*GIVEN REQUEST:*
Copy out each line of the material below with no changes.

###

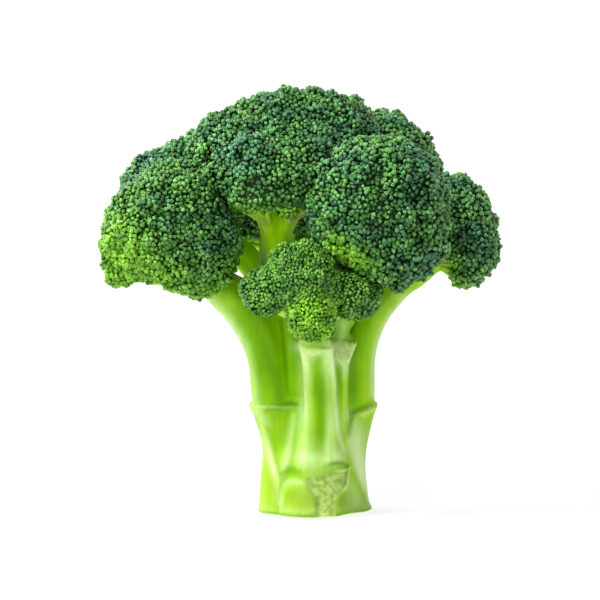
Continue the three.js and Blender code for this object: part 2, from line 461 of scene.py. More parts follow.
@dataclass(frozen=True)
class BudSkin(PlantTissue):
    """Closed broccoli flower buds: smooth sepals under a dull coat of wax.

    The tips are painted minty and pale, partly the wax that gathers on them and partly a painted highlight,
    and the feet of the buds are painted dark green, as painted shade between them. The sides keep a dark
    green that is bluish in some clusters and yellower in others. Wax has an IOR of about 1.4. The knobs are
    the tips of the sepals, a little under a millimetre apart.
    """

    name: str = "waxy_flower_buds"
    # Dark green at the feet of the buds: painted shade between them.
    gap_shade: str = "#143C0E"
    young_gap_shade: str = "#58980A"
    side: str = "#1F5216"
    side_blue: str = "#124028"
    # Pale minty tips: partly the wax that gathers there and partly a painted highlight.
    tip: str = "#7CC266"
    tip_blue: str = "#5CA474"
    warm_side: str = "#306E0C"
    warm_tip: str = "#90CA44"
    young: str = "#6AB80A"
    young_tip: str = "#A6DC40"
    mottle: str = "#98B48E"
    roughness: float = 0.31
    ior: float = 1.4
    scatter: float = 0.1
    scatter_colour: tuple[float, float, float] = (0.5, 1.0, 0.35)
    scatter_depth: float = 0.4
    bump: float = 1.0
    sunk: bool = True
    drift_size: float = 20.0
    mottle_size: float = 5.5
    knob_size: float = 0.85

    def skin(self, tree: bpy.types.NodeTree, place: bpy.types.NodeSocket) -> dict[str, Any]:
        """Colours the buds by their own rise, tone and youth, from painted shade at their feet up over the
        sides to the tips, which are partly wax and partly a painted highlight.

        Args:
            tree: The material's node tree.
            place: The output that gives the piece's own coordinates.

        Returns:
            The shader's settings.
        """
        rise, tone, youth = (
            add_node(tree, "Attribute", {"attribute_name": name})["Fac"] for name in ("rise", "tone", "youth")
        )
        drift, mottle = (
            add_node(tree, "TexNoise", {"Vector": place, "Scale": per_mm(size)})[0]
            for size in (self.drift_size, self.mottle_size)
        )
        # Each row is a value, and where it starts and stops to count.
        ranges = (
            (drift, 0.42, 0.62),
            (tone, 0.3, 0.95),
            (youth, 0.25, 0.95),
            (rise, 0.2, 0.62),
            (rise, 0.68, 1.06),
            (mottle, 0.35, 0.68),
        )
        drifted, warm, youngest, lifted, waxy, mottled = (
            add_node(tree, "MapRange", SMOOTH | {VALUE: value, LOW: low, HIGH: high})[0]
            for value, low, high in ranges
        )
        coats = []
        for colour, blue, yellow, young in (
            (self.side, self.side_blue, self.warm_side, self.young),
            (self.tip, self.tip_blue, self.warm_tip, self.young_tip),
        ):
            for share, over in ((drifted, blue), (warm, yellow), (youth, young)):
                colour = add_node(tree, "Mix", COLOURS | {SHARE: share, UNDER: colour, OVER: over})[MIXED]
            coats.append(colour)
        # The feet start from painted shade between the buds; the tips end in wax with a painted highlight.
        colour = self.gap_shade
        for blend, share, over in (
            (COLOURS, youngest, self.young_gap_shade),
            (COLOURS, lifted, coats[0]),
            (COLOURS, waxy, coats[1]),
            (MULTIPLIED, mottled, self.mottle),
        ):
            colour = add_node(tree, "Mix", blend | {SHARE: share, UNDER: colour, OVER: over})[MIXED]
        knobs = add_node(tree, "TexVoronoi", {"Vector": place, "Scale": per_mm(self.knob_size)})[0]
        return self.tissue(tree, colour, knobs)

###

*EXERCISE OUTPUT:*
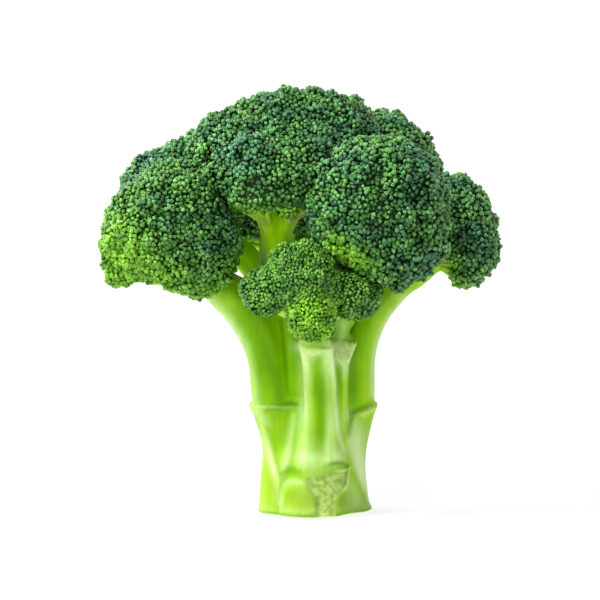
Continue the three.js and Blender code for this object: part 2, from line 461 of scene.py. More parts follow.
@dataclass(frozen=True)
class BudSkin(PlantTissue):
    """Closed broccoli flower buds: smooth sepals under a dull coat of wax.

    The tips are painted minty and pale, partly the wax that gathers on them and partly a painted highlight,
    and the feet of the buds are painted dark green, as painted shade between them. The sides keep a dark
    green that is bluish in some clusters and yellower in others. Wax has an IOR of about 1.4. The knobs are
    the tips of the sepals, a little under a millimetre apart.
    """

    name: str = "waxy_flower_buds"
    # Dark green at the feet of the buds: painted shade between them.
    gap_shade: str = "#143C0E"
    young_gap_shade: str = "#58980A"
    side: str = "#1F5216"
    side_blue: str = "#124028"
    # Pale minty tips: partly the wax that gathers there and partly a painted highlight.
    tip: str = "#7CC266"
    tip_blue: str = "#5CA474"
    warm_side: str = "#306E0C"
    warm_tip: str = "#90CA44"
    young: str = "#6AB80A"
    young_tip: str = "#A6DC40"
    mottle: str = "#98B48E"
    roughness: float = 0.31
    ior: float = 1.4
    scatter: float = 0.1
    scatter_colour: tuple[float, float, float] = (0.5, 1.0, 0.35)
    scatter_depth: float = 0.4
    bump: float = 1.0
    sunk: bool = True
    drift_size: float = 20.0
    mottle_size: float = 5.5
    knob_size: float = 0.85

    def skin(self, tree: bpy.types.NodeTree, place: bpy.types.NodeSocket) -> dict[str, Any]:
        """Colours the buds by their own rise, tone and youth, from painted shade at their feet up over the
        sides to the tips, which are partly wax and partly a painted highlight.

        Args:
            tree: The material's node tree.
            place: The output that gives the piece's own coordinates.

        Returns:
            The shader's settings.
        """
        rise, tone, youth = (
            add_node(tree, "Attribute", {"attribute_name": name})["Fac"] for name in ("rise", "tone", "youth")
        )
        drift, mottle = (
            add_node(tree, "TexNoise", {"Vector": place, "Scale": per_mm(size)})[0]
            for size in (self.drift_size, self.mottle_size)
        )
        # Each row is a value, and where it starts and stops to count.
        ranges = (
            (drift, 0.42, 0.62),
            (tone, 0.3, 0.95),
            (youth, 0.25, 0.95),
            (rise, 0.2, 0.62),
            (rise, 0.68, 1.06),
            (mottle, 0.35, 0.68),
        )
        drifted, warm, youngest, lifted, waxy, mottled = (
            add_node(tree, "MapRange", SMOOTH | {VALUE: value, LOW: low, HIGH: high})[0]
            for value, low, high in ranges
        )
        coats = []
        for colour, blue, yellow, young in (
            (self.side, self.side_blue, self.warm_side, self.young),
            (self.tip, self.tip_blue, self.warm_tip, self.young_tip),
        ):
            for share, over in ((drifted, blue), (warm, yellow), (youth, young)):
                colour = add_node(tree, "Mix", COLOURS | {SHARE: share, UNDER: colour, OVER: over})[MIXED]
            coats.append(colour)
        # The feet start from painted shade between the buds; the tips end in wax with a painted highlight.
        colour = self.gap_shade
        for blend, share, over in (
            (COLOURS, youngest, self.young_gap_shade),
            (COLOURS, lifted, coats[0]),
            (COLOURS, waxy, coats[1]),
            (MULTIPLIED, mottled, self.mottle),
        ):
            colour = add_node(tree, "Mix", blend | {SHARE: share, UNDER: colour, OVER: over})[MIXED]
        knobs = add_node(tree, "TexVoronoi", {"Vector": place, "Scale": per_mm(self.knob_size)})[0]
        return self.tissue(tree, colour, knobs)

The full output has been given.